The only question of any substance at all is whether appellee by its method of extracting or separating sulphur from gas "produces" sulphur.
Statutes should be given a reasonable and not a strained or technical construction. It would be unfair, to say the least, to permit taxed and untaxed sulphur to compete in the same market. There could, of course, be circumstances under which the Legislature might justifiably tax one method of recovering sulphur and not another but the statute here contains no exemptions and none can or should be presumed.

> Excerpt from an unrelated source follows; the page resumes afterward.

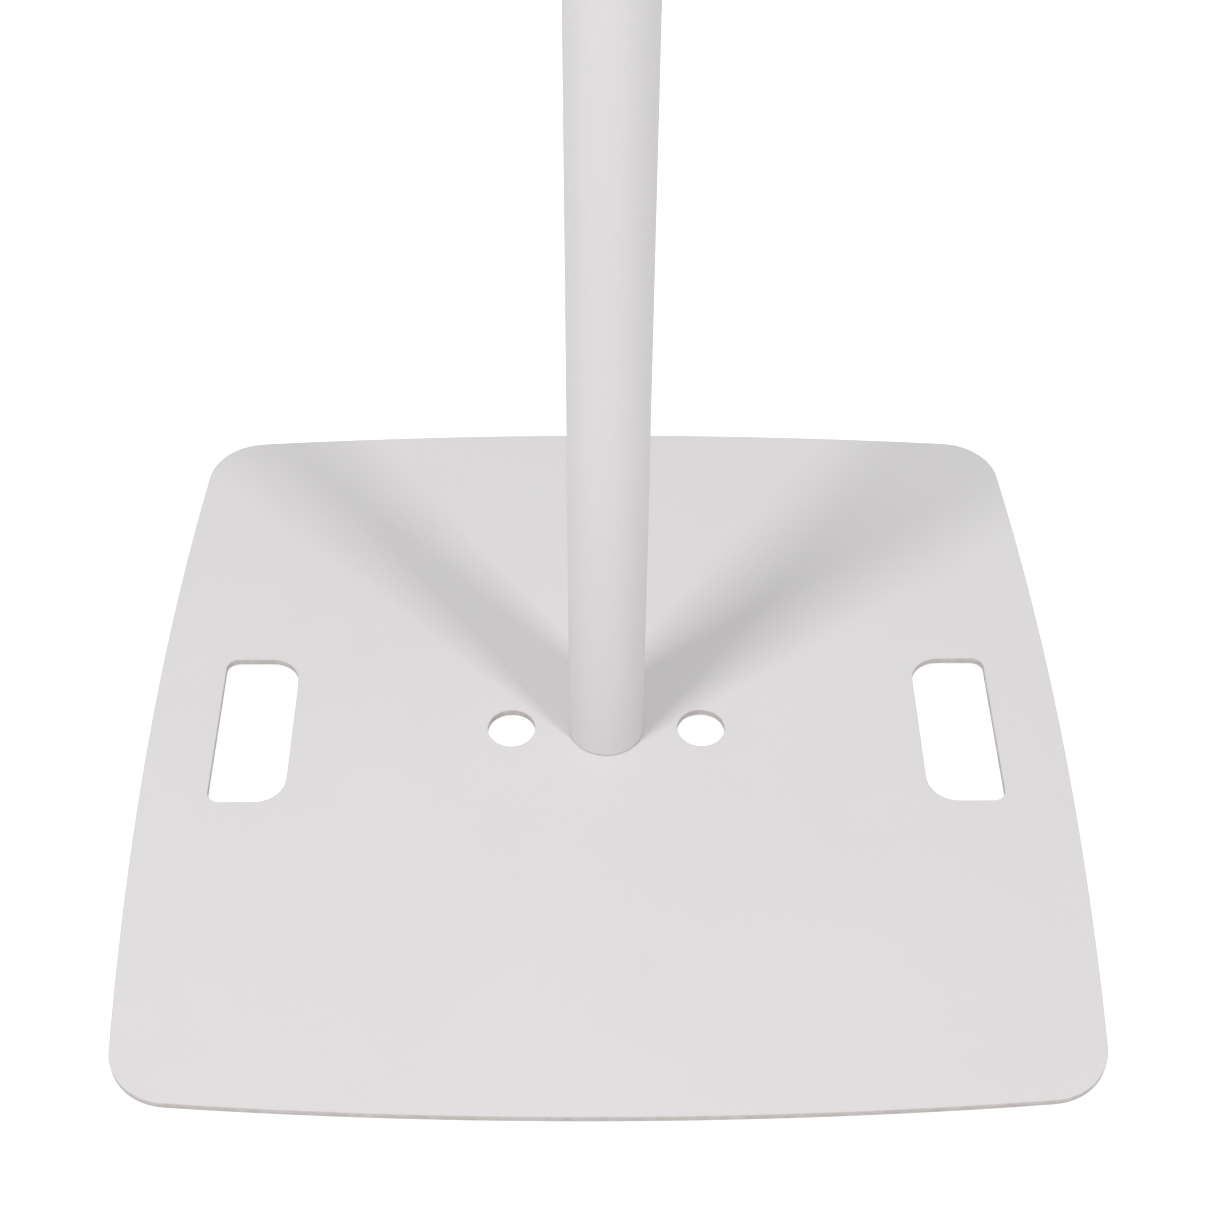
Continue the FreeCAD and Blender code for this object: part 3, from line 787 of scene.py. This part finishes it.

We find in Webster's New International Dictionary, Second Edition, unabridged, that the word "product", a synonym of "produce", is defined as "anything produced" and that the word product, in chemistry, means "a substance produced from one or more other substances as a result of chemical change."
Considering this definition which exactly fits the process by which appellee extracts sulphur from gas and the other matters discussed above we have no difficulty in concluding that when it does so it produces sulphur within the meaning of Art. 7047, section 40b, supra.
The judgment of the trial court is affirmed to the extent that it denied appellee recovery and is reversed and judgment is here rendered that appellee take nothing by its suit insofar as it decreed recovery for appellee.
NOTES
[1] We do not necessarily adopt the word "manufacture" as applied to sulphur extracted from gas although the words "manufacture" and "produce" have much in common as shown by one of the definitions of the word "produce" quoted by appellee in its brief, towit:
"to give being or form to; to manufacture; make; as, he produces excellent pottery."
However, since sulphur is an element it would not, in common parlance at least, be considered a manufactured product.
[2] For a discussion of these rules see Crawford on Statutory Construction (1940) Secs. 190-1, Tex.Jur., Vol. 39, p. 202.
[3] Chap. 74, p. 233, Acts 41st Leg., 1930, 5th C.S.